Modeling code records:
::::::

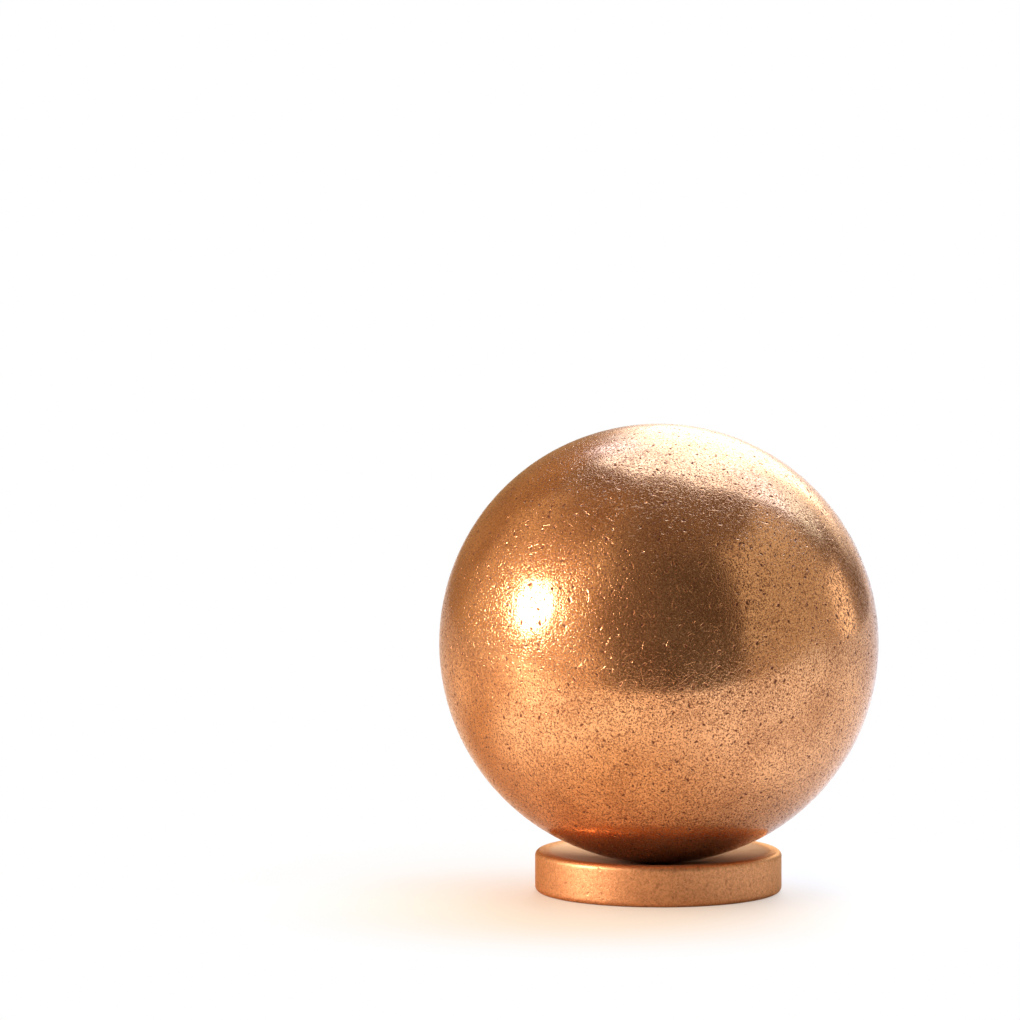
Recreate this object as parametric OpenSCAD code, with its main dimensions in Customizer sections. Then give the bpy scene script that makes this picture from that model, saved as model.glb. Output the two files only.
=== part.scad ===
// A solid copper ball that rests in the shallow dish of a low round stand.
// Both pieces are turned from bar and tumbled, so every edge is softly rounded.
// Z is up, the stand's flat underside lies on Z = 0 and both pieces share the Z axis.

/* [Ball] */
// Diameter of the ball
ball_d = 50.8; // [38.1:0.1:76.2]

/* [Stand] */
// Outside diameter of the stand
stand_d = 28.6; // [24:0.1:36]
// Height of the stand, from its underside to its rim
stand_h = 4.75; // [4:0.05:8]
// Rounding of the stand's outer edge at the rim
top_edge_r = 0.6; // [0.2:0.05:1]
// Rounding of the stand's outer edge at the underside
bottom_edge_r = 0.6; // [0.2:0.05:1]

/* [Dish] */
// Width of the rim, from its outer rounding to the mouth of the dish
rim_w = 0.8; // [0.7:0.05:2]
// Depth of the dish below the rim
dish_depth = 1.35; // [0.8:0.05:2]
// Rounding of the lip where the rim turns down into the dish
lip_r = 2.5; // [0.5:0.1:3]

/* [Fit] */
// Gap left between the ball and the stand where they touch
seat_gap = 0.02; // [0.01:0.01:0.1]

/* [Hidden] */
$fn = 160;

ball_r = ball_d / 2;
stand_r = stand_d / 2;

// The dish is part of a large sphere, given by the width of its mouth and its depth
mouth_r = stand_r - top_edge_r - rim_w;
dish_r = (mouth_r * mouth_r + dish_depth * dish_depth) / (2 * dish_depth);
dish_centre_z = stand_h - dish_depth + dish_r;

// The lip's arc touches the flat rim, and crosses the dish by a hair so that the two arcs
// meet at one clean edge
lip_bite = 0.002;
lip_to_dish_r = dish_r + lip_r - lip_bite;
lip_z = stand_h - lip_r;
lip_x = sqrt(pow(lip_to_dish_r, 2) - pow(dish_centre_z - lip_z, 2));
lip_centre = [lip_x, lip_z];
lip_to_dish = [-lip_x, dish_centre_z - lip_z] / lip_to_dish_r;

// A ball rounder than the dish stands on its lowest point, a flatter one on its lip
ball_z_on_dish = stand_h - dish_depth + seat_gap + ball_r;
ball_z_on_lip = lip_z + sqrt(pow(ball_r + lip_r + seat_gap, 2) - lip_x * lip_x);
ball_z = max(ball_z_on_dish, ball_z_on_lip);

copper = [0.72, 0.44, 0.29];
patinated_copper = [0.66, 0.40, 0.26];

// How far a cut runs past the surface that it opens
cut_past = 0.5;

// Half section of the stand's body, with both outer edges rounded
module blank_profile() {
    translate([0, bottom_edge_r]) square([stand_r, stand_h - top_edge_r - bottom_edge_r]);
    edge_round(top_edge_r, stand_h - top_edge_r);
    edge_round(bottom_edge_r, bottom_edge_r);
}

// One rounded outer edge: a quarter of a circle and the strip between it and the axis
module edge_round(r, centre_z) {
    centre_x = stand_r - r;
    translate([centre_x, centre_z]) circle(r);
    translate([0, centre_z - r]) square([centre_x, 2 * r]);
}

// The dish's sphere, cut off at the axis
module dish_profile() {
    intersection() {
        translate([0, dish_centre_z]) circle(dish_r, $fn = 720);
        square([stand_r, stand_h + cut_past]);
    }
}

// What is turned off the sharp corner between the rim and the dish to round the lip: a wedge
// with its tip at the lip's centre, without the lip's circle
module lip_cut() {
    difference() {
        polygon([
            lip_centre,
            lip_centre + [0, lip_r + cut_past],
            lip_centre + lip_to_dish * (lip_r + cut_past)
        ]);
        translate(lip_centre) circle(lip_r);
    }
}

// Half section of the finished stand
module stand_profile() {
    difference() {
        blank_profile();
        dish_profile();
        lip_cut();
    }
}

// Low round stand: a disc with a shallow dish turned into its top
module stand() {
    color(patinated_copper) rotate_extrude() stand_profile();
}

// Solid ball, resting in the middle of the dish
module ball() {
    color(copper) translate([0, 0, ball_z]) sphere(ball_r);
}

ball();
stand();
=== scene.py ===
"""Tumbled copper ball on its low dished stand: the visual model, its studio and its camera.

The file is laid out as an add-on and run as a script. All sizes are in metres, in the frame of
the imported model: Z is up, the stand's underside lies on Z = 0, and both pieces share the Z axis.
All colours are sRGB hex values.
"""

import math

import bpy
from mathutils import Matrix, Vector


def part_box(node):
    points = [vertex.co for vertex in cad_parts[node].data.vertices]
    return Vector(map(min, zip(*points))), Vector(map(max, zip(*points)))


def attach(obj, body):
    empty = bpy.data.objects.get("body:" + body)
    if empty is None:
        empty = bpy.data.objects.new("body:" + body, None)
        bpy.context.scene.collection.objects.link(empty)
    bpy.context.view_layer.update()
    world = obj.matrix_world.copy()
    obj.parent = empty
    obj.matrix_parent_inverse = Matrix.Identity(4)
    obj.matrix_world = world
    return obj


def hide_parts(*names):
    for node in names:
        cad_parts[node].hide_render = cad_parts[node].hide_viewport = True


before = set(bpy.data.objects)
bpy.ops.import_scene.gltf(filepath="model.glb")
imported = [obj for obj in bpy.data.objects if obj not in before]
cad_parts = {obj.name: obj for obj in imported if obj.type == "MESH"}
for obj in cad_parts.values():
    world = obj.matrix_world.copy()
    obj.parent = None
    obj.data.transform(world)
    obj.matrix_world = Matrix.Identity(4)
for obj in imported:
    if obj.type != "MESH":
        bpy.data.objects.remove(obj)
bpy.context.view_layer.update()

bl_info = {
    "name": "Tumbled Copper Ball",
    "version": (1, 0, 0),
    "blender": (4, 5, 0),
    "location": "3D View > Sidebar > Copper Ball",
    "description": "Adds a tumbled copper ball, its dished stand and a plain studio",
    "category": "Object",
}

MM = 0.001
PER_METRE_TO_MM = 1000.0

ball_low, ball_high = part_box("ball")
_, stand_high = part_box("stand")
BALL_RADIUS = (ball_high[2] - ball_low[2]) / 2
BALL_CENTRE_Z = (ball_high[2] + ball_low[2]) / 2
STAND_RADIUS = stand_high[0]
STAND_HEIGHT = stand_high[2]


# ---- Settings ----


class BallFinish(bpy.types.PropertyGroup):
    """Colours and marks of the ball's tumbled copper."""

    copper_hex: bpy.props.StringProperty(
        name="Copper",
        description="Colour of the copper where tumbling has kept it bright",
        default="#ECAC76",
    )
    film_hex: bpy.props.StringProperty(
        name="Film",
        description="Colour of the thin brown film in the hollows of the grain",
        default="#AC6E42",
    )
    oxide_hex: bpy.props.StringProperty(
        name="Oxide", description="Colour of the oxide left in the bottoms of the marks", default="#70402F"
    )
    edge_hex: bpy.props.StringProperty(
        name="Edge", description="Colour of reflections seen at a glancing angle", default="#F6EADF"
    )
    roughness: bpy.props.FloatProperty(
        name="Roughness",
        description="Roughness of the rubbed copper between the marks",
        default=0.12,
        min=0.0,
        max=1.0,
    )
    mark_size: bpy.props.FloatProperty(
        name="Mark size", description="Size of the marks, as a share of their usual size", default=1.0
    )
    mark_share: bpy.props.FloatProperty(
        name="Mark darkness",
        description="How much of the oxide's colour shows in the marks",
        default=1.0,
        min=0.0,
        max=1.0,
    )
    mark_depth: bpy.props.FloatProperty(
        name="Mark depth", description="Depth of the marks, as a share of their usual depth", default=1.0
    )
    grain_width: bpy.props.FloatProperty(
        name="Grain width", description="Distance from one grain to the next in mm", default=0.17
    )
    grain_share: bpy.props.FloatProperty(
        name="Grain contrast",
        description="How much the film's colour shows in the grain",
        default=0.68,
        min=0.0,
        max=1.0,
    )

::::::

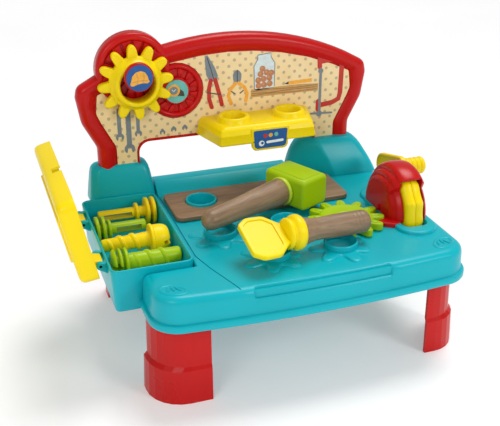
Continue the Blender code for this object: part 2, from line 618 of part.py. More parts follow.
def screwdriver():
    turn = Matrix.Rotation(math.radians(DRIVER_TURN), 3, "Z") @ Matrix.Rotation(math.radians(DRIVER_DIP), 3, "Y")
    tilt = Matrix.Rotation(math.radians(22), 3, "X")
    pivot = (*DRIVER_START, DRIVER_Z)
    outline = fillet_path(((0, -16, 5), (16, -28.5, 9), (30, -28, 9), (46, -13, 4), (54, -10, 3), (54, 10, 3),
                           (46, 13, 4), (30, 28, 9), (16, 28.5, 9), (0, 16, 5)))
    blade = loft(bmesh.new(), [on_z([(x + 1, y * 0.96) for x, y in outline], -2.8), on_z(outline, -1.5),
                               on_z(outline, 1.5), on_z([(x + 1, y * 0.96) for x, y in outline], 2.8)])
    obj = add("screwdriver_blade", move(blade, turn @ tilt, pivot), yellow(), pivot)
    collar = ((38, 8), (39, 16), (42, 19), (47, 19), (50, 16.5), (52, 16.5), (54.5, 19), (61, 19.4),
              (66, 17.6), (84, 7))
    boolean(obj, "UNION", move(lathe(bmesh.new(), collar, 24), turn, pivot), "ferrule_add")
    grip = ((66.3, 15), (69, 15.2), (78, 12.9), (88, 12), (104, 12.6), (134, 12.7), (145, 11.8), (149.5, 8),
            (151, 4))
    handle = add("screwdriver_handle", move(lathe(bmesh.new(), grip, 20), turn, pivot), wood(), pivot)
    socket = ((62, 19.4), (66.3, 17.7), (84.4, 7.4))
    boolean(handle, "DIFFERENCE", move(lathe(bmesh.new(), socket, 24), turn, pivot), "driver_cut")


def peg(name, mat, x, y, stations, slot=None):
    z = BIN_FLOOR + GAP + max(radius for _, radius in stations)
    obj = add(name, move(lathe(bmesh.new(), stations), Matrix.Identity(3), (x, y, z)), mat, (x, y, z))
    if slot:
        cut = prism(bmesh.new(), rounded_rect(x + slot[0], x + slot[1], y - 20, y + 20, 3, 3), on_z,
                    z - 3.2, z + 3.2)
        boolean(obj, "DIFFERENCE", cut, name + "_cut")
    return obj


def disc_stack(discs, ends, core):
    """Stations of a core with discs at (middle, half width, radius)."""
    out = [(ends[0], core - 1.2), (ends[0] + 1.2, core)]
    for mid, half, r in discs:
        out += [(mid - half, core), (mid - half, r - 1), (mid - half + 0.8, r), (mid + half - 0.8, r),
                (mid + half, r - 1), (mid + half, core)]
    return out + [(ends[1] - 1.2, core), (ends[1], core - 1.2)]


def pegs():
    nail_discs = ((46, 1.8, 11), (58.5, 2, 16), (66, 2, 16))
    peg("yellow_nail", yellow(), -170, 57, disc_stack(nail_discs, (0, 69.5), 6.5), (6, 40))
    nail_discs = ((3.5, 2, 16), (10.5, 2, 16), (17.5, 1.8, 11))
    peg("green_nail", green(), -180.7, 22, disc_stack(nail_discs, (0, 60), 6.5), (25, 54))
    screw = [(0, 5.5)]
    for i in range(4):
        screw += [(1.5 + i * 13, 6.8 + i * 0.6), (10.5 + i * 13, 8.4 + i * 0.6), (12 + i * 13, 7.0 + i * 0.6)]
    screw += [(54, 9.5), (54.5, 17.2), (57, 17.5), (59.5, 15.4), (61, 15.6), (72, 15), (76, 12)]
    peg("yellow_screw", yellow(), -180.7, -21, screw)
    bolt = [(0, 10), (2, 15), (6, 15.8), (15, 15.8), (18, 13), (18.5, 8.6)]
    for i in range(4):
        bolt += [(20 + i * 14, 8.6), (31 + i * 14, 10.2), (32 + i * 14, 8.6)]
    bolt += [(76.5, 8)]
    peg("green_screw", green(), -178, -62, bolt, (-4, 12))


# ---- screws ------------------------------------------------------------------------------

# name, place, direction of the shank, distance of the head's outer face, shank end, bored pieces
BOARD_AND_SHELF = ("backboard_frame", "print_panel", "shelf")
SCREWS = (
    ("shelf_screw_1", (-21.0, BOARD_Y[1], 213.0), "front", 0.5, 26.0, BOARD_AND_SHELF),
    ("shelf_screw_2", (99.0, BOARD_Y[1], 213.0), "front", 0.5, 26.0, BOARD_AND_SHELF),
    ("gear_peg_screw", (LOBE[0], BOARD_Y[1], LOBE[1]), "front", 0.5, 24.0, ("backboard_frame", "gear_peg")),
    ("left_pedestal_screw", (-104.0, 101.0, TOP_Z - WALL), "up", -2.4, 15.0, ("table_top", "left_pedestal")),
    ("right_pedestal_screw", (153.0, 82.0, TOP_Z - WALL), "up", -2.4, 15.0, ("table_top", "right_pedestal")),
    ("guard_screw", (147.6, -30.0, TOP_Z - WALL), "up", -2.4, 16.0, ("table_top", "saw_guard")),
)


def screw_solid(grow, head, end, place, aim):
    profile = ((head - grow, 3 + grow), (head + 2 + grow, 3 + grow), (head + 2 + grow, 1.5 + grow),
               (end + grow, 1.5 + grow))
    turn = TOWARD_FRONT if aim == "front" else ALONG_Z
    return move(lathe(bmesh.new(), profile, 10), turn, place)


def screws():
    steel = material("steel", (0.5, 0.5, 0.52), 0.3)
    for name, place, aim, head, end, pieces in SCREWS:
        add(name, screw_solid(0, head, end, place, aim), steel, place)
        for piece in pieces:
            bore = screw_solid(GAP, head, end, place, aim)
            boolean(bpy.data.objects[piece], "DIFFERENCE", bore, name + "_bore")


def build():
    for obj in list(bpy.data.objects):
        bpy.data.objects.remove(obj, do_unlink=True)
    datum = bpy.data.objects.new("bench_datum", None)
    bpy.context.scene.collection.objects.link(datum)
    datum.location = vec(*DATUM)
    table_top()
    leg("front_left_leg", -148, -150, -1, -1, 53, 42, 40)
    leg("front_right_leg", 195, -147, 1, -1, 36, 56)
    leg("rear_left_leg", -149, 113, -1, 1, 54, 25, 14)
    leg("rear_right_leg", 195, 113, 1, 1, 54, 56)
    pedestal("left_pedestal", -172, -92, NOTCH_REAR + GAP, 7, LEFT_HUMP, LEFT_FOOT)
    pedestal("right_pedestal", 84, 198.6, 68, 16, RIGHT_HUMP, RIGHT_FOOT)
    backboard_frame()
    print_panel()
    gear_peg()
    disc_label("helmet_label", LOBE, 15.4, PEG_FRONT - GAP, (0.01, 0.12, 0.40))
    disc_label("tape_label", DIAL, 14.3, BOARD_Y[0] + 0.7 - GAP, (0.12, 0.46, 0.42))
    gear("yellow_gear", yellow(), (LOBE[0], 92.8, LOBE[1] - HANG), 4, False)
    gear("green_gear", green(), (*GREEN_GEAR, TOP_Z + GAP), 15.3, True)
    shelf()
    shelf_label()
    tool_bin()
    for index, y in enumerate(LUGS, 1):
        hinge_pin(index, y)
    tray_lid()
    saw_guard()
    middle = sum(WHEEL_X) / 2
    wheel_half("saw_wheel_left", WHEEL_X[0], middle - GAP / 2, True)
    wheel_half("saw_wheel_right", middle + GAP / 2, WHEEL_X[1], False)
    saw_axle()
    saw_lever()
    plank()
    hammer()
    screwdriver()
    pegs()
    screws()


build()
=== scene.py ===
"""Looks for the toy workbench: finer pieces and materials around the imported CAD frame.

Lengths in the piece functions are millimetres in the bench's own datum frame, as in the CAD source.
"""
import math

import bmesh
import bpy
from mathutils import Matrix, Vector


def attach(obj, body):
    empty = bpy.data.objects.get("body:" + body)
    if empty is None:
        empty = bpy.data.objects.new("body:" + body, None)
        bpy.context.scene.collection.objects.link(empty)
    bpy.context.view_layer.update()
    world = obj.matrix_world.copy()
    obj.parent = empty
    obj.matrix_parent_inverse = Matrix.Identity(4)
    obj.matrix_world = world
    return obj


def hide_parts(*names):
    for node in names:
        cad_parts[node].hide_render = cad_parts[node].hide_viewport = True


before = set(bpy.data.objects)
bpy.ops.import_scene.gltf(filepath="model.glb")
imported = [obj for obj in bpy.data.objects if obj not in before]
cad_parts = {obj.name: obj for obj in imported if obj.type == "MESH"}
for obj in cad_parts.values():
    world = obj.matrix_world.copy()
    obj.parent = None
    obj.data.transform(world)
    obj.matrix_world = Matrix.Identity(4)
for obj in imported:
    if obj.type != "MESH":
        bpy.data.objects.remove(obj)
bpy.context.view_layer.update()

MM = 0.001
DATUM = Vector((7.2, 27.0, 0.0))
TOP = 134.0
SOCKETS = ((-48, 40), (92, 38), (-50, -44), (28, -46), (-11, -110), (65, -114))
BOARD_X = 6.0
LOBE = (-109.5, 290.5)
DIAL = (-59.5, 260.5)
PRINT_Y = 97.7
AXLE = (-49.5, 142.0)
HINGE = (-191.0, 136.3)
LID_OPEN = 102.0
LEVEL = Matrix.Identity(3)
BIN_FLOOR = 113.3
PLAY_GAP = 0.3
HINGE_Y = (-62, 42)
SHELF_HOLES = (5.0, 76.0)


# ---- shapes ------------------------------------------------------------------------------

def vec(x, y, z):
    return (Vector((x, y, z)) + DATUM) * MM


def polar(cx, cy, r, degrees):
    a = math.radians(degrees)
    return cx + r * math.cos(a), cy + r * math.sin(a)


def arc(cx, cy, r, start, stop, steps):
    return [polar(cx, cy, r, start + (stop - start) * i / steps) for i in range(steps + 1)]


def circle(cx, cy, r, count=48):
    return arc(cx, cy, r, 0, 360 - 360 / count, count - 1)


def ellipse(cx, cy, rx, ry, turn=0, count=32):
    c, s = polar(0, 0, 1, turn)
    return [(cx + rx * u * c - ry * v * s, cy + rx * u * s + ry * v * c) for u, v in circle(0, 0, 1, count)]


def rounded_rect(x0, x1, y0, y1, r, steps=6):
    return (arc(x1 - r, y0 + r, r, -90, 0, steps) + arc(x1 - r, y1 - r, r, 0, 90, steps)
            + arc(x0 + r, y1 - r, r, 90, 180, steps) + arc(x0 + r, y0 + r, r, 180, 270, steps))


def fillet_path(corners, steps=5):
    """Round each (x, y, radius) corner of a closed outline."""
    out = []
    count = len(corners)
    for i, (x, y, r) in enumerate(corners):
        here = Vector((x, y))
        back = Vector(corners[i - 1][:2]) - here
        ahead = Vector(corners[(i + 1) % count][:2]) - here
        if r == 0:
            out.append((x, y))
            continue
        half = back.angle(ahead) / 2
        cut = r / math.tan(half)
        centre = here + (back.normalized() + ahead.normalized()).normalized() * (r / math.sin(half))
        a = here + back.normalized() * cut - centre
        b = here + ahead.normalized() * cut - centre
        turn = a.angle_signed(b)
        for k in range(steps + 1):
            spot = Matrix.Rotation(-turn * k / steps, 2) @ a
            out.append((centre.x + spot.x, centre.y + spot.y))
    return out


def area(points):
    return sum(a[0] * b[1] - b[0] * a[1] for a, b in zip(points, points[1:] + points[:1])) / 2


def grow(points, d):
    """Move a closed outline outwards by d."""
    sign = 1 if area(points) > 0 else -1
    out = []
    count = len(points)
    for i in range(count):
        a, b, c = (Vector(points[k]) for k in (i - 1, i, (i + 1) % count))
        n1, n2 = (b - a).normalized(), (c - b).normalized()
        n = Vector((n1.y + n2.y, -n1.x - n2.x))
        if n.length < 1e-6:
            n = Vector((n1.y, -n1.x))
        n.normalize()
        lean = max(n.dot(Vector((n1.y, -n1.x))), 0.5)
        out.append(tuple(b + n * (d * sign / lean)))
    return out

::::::

** Given request **
Keep both end lines and retype everything in the records above from the line containing "Recreate this object" through the line containing "patinated_copper = [0.66, 0.40, 0.26];", exactly, with nothing else.

** Exercise solution **
Recreate this object as parametric OpenSCAD code, with its main dimensions in Customizer sections. Then give the bpy scene script that makes this picture from that model, saved as model.glb. Output the two files only.
=== part.scad ===
// A solid copper ball that rests in the shallow dish of a low round stand.
// Both pieces are turned from bar and tumbled, so every edge is softly rounded.
// Z is up, the stand's flat underside lies on Z = 0 and both pieces share the Z axis.

/* [Ball] */
// Diameter of the ball
ball_d = 50.8; // [38.1:0.1:76.2]

/* [Stand] */
// Outside diameter of the stand
stand_d = 28.6; // [24:0.1:36]
// Height of the stand, from its underside to its rim
stand_h = 4.75; // [4:0.05:8]
// Rounding of the stand's outer edge at the rim
top_edge_r = 0.6; // [0.2:0.05:1]
// Rounding of the stand's outer edge at the underside
bottom_edge_r = 0.6; // [0.2:0.05:1]

/* [Dish] */
// Width of the rim, from its outer rounding to the mouth of the dish
rim_w = 0.8; // [0.7:0.05:2]
// Depth of the dish below the rim
dish_depth = 1.35; // [0.8:0.05:2]
// Rounding of the lip where the rim turns down into the dish
lip_r = 2.5; // [0.5:0.1:3]

/* [Fit] */
// Gap left between the ball and the stand where they touch
seat_gap = 0.02; // [0.01:0.01:0.1]

/* [Hidden] */
$fn = 160;

ball_r = ball_d / 2;
stand_r = stand_d / 2;

// The dish is part of a large sphere, given by the width of its mouth and its depth
mouth_r = stand_r - top_edge_r - rim_w;
dish_r = (mouth_r * mouth_r + dish_depth * dish_depth) / (2 * dish_depth);
dish_centre_z = stand_h - dish_depth + dish_r;

// The lip's arc touches the flat rim, and crosses the dish by a hair so that the two arcs
// meet at one clean edge
lip_bite = 0.002;
lip_to_dish_r = dish_r + lip_r - lip_bite;
lip_z = stand_h - lip_r;
lip_x = sqrt(pow(lip_to_dish_r, 2) - pow(dish_centre_z - lip_z, 2));
lip_centre = [lip_x, lip_z];
lip_to_dish = [-lip_x, dish_centre_z - lip_z] / lip_to_dish_r;

// A ball rounder than the dish stands on its lowest point, a flatter one on its lip
ball_z_on_dish = stand_h - dish_depth + seat_gap + ball_r;
ball_z_on_lip = lip_z + sqrt(pow(ball_r + lip_r + seat_gap, 2) - lip_x * lip_x);
ball_z = max(ball_z_on_dish, ball_z_on_lip);

copper = [0.72, 0.44, 0.29];
patinated_copper = [0.66, 0.40, 0.26];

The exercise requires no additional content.